Too often and for too long, young people escaping family violence without a protective parent have been left in an impossible gap, unseen by systems not designed for them and too often pushed toward homelessness or unsafe alternatives.
Today’s funding announcement by the Victorian and Federal Government of $180 million dollars to support victim survivors of family, domestic and sexual violence in Victoria will enable MCM’s Amplify program to continue. The funding marks a critical shift, recognising both the scale of this gap and the need for dedicated, youth-specific responses.
MCM welcomes the funding announcement as a meaningful investment in children and young people who have for too often and for too long, fallen through the cracks.

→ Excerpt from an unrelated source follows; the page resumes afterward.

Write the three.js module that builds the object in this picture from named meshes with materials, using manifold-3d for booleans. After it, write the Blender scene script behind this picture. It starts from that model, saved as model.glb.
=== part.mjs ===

The Amplify Program will continue to support young people aged 15–19 with specialist family violence assistance to keep them safe, connected to education, provide access to legal protection and connected with funding and support that was previously out of reach to help rebuild their lives.

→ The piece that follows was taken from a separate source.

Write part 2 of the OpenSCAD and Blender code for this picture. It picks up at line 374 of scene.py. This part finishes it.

Amplify was developed in response to what young people told us they needed: specialist family violence support that recognises their experience, their age and their independence. This funding ensures we can strengthen and sustain a model that is already reducing risk and stabilising lives.

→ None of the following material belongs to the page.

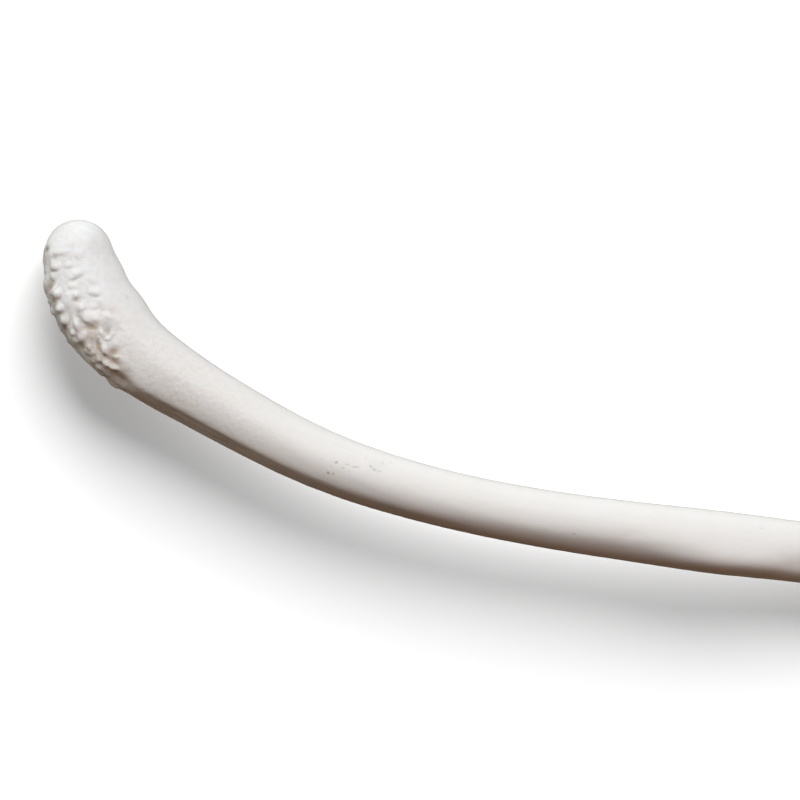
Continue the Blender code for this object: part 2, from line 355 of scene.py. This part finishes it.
knobs = (
    (60, 229, 30, 15, 12, 0.03, 0.5),
    (86, 236, 26, 14, -62, 0.03, 0.4),
    (70, 242, 30, 12, 6, 0.035, 0.7),
    (51, 238.6, 18, 12, 35, 0.06, 0.5),
    (45.3, 244, 12, 9, 60, 0.16, 0.3),
    (60, 251.5, 26, 9, 5, 0.08, 0.9),
    (77, 253, 20, 11, 14, 0.06, 0.9),
    (54.5, 265.9, 18, 13, 0, 0.18, 0.8),
    (68.5, 264.1, 17, 10, 10, 0.08, 0.8),
    (46.5, 273.6, 20, 6, 86, 0.12, 0),
    (53, 276.1, 22, 12, 15, 0.14, 0.6),
    (76, 272.6, 23, 14, 24, 0.11, 0.9),
    (92.5, 278.6, 13, 10, 0, 0.06, 0.9),
    (72, 284.6, 15, 10, 0, 0.06, 0.8),
    (75.9, 294.2, 11, 11, 0, 0.17, 0.7),
    (95, 290.7, 17, 13, 0, 0.12, 0.9),
    (43.5, 287.5, 30, 26, 75, 0.30, 0),
    (57.2, 293, 16, 11, 50, 0.25, 0.5),
    (53.2, 291.2, 24, 5.5, 59, 0.26, 0),
    (49, 301.6, 17, 6, 80, 0.19, 0),
    (66, 300.6, 24, 18, 60, 0.08, 0.3),
    (54, 308.6, 15, 11, 20, 0.19, 0.6),
    (59.6, 307.8, 22, 12, 12, 0.27, 0.6),
    (53.2, 311.4, 14, 10, -45, 0.26, 0),
    (63.9, 320.2, 20, 11, 50, 0.21, 0.6),
    (76.2, 322.6, 21, 8.5, 105, 0.19, 0.4),
    (72.5, 332.6, 9, 6, 90, 0.14, 0.4),
    (83.8, 335.4, 17, 10, 65, 0.13, 0.4),
    (88.3, 347.1, 10, 6, 100, 0.11, 0.4),
    (90, 315, 25, 21, 15, 0.22, 0.7),
    (82.5, 307, 14, 12, 20, 0.12, 0.6),
    (95, 318.6, 13, 11, 0, 0.18, 0.5),
    (87.2, 320, 12, 9, -30, 0.19, 0.5),
    (93, 307, 13, 11, 0, 0.12, 0.5),
    (108, 314.8, 21, 9, -25, 0.06, 0.7),
    (101.8, 331.8, 16, 7, 120, 0.13, 0.5),
    (112.4, 331.8, 17, 7, 75, 0.11, 0.4),
    (107.8, 338, 11, 6, 10, 0.10, 0.3),
    (103.9, 348.2, 18, 9, 108, 0.20, 0.5),
    (116.2, 356.6, 9, 7, 0, 0.12, 0.5),
    (112, 366.4, 20, 8.5, -22, 0.24, 0.5),
    (106.6, 363.6, 12, 8.5, -22, 0.22, 0.5),
    (92.4, 352.6, 9, 6, 110, 0.11, 0.4),
    (97.6, 358.8, 13, 6, 120, 0.12, 0.4),
    (92, 360.4, 10, 6, -45, 0.12, 0.3),
    (98, 366.8, 10, 6, -45, 0.12, 0.3),
    (85.5, 352, 8, 6, 100, 0.08, 0.3),
    (104.5, 366.4, 9, 6, 120, 0.09, 0.3),
    (98, 351.6, 19, 5, 105, 0.05, 0.3),
    (62, 328.6, 10, 7, -60, 0.08, 0.2),
    (70, 340.6, 11, 7, -50, 0.10, 0.2),
    (78, 349.6, 11, 7, -45, 0.10, 0.2),
    (101, 371.6, 13, 7, -40, 0.10, 0.2),
    (98.5, 337.6, 4, 3, 0, 0.06, 0.3),
    (103, 339.1, 4, 3, 0, 0.06, 0.3),
    (118, 344.6, 5, 4, 0, 0.06, 0.5),
)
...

“Strong partnerships between government, community organisations and young people with lived experience are what makes this possible. When we listen to young people and design responses alongside them, outcomes improve,” said MCM Acting CEO Sean Spencer.
“This program (Amplify) is working. It is reducing risk. It is stabilising housing. It is reconnecting young people to education and home. But most powerfully of all, young people tell us this is the first time they have felt listened to – the first time someone named the violence and validated their experiences. And that matters. Because when you name violence, you break its power,” said MCM’s Head of Policy, Advocacy and Government Relations Shorna Moore.
We thank the ministers and everyone who has been part of the journey to have children and young people recognised as victim-survivors. And a special thanks to the incredible victim-survivor advocates who have shared their wisdom and expertise to help us shape Amplify into a program that’s centered on lived experience.
There is more work to do to ensure every child and young person across Victoria has access to support like Amplify. But today is an important step toward a more equitable and responsive system.